## Set problem
Exactly the lines from the line with "obj.matrix_world = Matrix.Identity(4)" to the line with "camera_place = Vector((1.3451, -1.8813, 1.0489))" should be extracted, both included, with no other lines.

## Exercise data

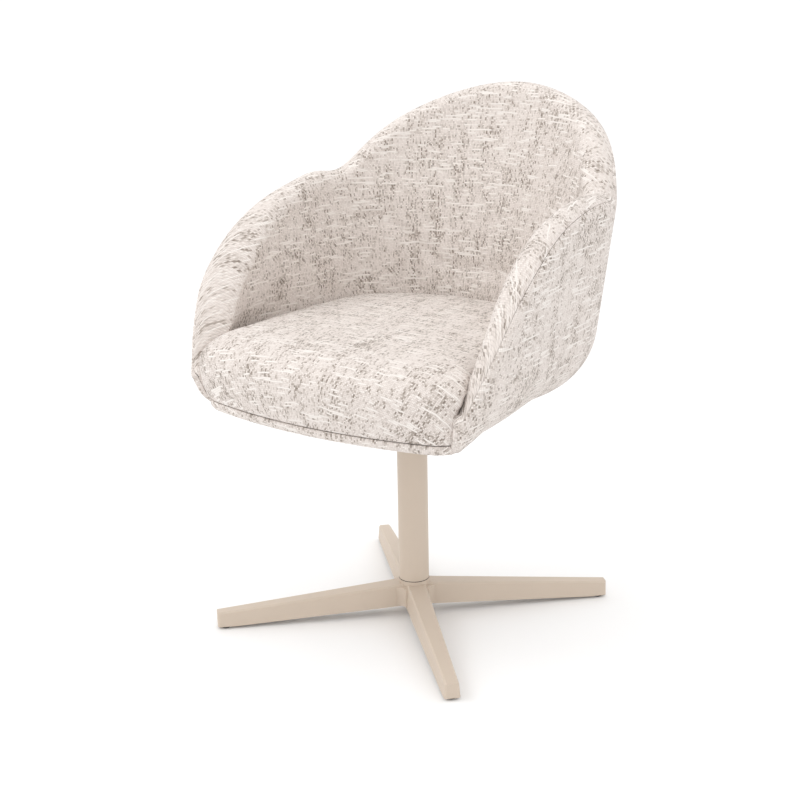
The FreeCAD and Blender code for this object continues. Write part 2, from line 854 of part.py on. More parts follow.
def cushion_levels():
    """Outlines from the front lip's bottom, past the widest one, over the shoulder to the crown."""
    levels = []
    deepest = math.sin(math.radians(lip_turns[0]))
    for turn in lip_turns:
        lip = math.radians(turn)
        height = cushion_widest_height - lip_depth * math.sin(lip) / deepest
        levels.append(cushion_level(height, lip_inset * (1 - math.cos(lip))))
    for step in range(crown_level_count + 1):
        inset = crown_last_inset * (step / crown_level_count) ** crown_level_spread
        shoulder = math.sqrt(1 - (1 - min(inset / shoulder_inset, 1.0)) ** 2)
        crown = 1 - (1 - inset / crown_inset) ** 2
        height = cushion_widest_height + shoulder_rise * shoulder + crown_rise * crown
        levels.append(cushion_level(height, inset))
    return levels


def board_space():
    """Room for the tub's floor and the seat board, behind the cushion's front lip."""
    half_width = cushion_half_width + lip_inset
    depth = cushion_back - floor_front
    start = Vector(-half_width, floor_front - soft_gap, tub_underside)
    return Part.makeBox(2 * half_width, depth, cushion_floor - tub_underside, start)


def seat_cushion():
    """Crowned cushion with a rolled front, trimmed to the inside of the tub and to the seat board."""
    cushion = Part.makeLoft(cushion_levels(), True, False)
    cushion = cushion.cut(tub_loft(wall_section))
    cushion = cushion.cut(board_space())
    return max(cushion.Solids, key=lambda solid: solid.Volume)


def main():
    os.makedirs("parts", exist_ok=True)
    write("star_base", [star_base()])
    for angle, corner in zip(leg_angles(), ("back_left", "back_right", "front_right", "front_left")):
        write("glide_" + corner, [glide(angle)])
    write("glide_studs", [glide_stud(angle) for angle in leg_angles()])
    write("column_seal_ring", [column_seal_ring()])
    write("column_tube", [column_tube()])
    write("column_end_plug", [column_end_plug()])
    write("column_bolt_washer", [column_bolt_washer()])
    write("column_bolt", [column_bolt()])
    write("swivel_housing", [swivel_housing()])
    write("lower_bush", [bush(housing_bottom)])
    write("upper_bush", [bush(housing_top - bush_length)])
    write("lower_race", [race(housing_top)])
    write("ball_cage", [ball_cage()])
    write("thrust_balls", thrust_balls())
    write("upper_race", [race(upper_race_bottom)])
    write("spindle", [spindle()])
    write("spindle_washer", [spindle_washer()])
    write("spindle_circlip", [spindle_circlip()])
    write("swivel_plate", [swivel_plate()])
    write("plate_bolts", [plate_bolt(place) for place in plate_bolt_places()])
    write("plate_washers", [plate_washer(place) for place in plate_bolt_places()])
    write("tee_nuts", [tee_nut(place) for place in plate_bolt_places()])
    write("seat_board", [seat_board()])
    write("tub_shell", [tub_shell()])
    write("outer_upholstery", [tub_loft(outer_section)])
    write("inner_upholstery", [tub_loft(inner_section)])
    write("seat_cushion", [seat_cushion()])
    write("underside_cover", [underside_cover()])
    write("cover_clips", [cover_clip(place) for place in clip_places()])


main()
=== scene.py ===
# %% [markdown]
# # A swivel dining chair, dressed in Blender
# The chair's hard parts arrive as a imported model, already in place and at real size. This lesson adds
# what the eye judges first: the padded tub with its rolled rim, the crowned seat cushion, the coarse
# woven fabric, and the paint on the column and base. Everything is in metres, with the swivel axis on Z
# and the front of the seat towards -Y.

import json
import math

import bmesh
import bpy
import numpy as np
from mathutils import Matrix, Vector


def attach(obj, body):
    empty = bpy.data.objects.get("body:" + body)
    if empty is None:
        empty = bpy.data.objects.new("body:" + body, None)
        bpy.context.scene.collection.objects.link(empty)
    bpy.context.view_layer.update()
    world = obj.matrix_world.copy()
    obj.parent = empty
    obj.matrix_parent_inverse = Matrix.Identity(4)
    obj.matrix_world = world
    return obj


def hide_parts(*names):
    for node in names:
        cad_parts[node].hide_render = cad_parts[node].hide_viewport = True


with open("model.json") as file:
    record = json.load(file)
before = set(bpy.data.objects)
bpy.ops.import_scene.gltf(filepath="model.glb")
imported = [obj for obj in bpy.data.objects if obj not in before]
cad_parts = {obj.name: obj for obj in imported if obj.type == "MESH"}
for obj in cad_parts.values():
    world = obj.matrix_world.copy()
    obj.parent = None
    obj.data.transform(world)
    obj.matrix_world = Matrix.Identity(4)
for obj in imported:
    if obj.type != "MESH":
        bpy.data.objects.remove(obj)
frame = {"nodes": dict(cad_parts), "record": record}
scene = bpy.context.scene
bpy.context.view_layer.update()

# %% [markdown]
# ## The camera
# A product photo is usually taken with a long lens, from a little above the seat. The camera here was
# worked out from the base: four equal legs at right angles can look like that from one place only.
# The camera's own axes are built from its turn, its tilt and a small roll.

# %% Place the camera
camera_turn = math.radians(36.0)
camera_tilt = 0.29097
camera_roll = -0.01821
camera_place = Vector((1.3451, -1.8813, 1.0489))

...

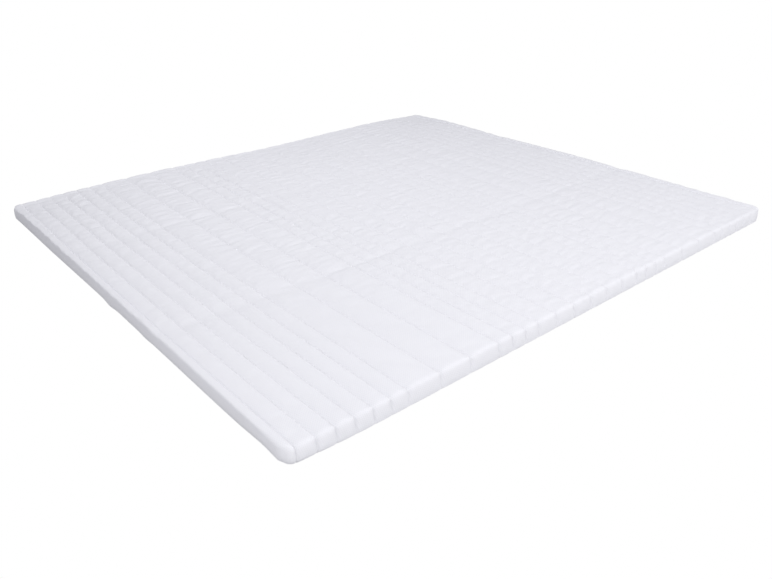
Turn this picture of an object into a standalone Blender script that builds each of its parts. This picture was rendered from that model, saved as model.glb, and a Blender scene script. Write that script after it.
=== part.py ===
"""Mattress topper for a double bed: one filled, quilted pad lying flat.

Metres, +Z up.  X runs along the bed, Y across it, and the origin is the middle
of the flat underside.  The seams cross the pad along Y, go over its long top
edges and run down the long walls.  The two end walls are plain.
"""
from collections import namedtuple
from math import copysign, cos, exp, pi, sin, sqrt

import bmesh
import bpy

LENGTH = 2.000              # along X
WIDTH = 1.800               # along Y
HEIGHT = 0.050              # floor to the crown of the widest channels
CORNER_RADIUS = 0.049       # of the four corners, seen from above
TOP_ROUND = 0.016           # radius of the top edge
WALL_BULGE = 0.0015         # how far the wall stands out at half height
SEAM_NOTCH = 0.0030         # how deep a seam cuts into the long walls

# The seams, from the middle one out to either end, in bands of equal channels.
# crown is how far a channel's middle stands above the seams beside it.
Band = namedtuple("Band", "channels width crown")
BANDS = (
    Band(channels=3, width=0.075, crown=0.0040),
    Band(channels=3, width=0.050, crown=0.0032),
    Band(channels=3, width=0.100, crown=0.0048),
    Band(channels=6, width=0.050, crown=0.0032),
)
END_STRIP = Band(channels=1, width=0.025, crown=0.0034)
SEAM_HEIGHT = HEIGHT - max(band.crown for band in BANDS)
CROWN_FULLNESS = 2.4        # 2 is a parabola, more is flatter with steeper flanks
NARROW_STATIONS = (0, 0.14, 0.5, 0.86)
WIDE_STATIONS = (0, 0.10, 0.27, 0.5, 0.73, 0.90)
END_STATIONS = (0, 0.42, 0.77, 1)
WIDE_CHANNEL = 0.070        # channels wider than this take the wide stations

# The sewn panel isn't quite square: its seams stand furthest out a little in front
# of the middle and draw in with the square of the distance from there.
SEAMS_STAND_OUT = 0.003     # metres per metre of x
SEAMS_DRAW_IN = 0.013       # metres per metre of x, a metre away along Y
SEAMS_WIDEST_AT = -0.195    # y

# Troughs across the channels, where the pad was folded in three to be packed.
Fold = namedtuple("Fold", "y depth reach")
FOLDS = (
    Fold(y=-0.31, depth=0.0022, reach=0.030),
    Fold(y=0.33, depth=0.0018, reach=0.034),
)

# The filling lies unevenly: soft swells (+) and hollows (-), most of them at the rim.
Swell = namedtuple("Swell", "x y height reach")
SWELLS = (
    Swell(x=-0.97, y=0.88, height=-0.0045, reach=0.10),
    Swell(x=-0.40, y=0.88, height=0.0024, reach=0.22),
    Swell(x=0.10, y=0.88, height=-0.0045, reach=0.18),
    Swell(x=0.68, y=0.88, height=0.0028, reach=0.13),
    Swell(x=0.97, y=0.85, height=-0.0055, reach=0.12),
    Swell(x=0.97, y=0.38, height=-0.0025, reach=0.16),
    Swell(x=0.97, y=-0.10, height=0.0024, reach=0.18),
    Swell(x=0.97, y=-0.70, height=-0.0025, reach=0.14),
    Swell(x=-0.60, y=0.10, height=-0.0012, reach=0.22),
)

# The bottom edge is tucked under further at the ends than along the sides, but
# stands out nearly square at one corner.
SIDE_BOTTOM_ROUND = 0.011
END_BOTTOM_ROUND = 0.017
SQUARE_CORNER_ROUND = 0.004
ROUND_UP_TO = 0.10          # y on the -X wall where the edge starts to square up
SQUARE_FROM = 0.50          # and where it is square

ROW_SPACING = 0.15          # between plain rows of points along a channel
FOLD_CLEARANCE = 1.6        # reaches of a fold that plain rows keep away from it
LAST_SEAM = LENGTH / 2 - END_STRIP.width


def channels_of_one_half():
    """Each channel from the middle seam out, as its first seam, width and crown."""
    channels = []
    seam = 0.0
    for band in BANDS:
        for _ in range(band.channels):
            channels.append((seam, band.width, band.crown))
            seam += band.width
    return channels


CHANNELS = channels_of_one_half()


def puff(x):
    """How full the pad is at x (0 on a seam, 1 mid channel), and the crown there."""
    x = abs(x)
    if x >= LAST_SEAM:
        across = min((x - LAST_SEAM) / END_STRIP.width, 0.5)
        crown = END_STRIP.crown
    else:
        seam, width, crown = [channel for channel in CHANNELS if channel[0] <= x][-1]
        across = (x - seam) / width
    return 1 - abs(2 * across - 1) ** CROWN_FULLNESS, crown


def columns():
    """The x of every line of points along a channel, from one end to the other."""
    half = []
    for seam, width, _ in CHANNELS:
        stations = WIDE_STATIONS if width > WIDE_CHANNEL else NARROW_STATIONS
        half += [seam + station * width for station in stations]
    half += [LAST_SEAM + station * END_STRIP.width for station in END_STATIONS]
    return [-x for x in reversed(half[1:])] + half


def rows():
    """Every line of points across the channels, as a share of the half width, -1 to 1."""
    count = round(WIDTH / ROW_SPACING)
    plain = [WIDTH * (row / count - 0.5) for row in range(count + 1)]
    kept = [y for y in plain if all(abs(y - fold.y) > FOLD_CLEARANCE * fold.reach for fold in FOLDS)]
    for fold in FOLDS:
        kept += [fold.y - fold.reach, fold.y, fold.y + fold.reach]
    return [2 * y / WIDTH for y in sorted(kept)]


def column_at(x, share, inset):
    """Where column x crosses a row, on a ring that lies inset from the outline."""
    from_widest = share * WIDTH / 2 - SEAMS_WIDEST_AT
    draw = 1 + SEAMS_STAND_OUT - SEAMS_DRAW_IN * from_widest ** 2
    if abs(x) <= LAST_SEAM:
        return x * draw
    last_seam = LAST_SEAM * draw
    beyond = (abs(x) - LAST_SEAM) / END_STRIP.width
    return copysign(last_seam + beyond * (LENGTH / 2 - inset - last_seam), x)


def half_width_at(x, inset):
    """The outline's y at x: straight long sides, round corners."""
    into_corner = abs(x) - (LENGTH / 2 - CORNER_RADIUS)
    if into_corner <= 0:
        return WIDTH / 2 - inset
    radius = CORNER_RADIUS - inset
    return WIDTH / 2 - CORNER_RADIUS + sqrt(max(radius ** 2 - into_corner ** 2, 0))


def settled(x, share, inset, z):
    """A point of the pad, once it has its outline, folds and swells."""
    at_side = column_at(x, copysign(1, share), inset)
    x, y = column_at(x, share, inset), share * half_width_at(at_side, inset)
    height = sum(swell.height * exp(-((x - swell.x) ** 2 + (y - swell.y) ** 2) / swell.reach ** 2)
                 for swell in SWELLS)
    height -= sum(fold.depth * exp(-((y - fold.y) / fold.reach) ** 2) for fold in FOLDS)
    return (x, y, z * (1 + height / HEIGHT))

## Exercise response
    obj.matrix_world = Matrix.Identity(4)
for obj in imported:
    if obj.type != "MESH":
        bpy.data.objects.remove(obj)
frame = {"nodes": dict(cad_parts), "record": record}
scene = bpy.context.scene
bpy.context.view_layer.update()

# %% [markdown]
# ## The camera
# A product photo is usually taken with a long lens, from a little above the seat. The camera here was
# worked out from the base: four equal legs at right angles can look like that from one place only.
# The camera's own axes are built from its turn, its tilt and a small roll.

# %% Place the camera
camera_turn = math.radians(36.0)
camera_tilt = 0.29097
camera_roll = -0.01821
camera_place = Vector((1.3451, -1.8813, 1.0489))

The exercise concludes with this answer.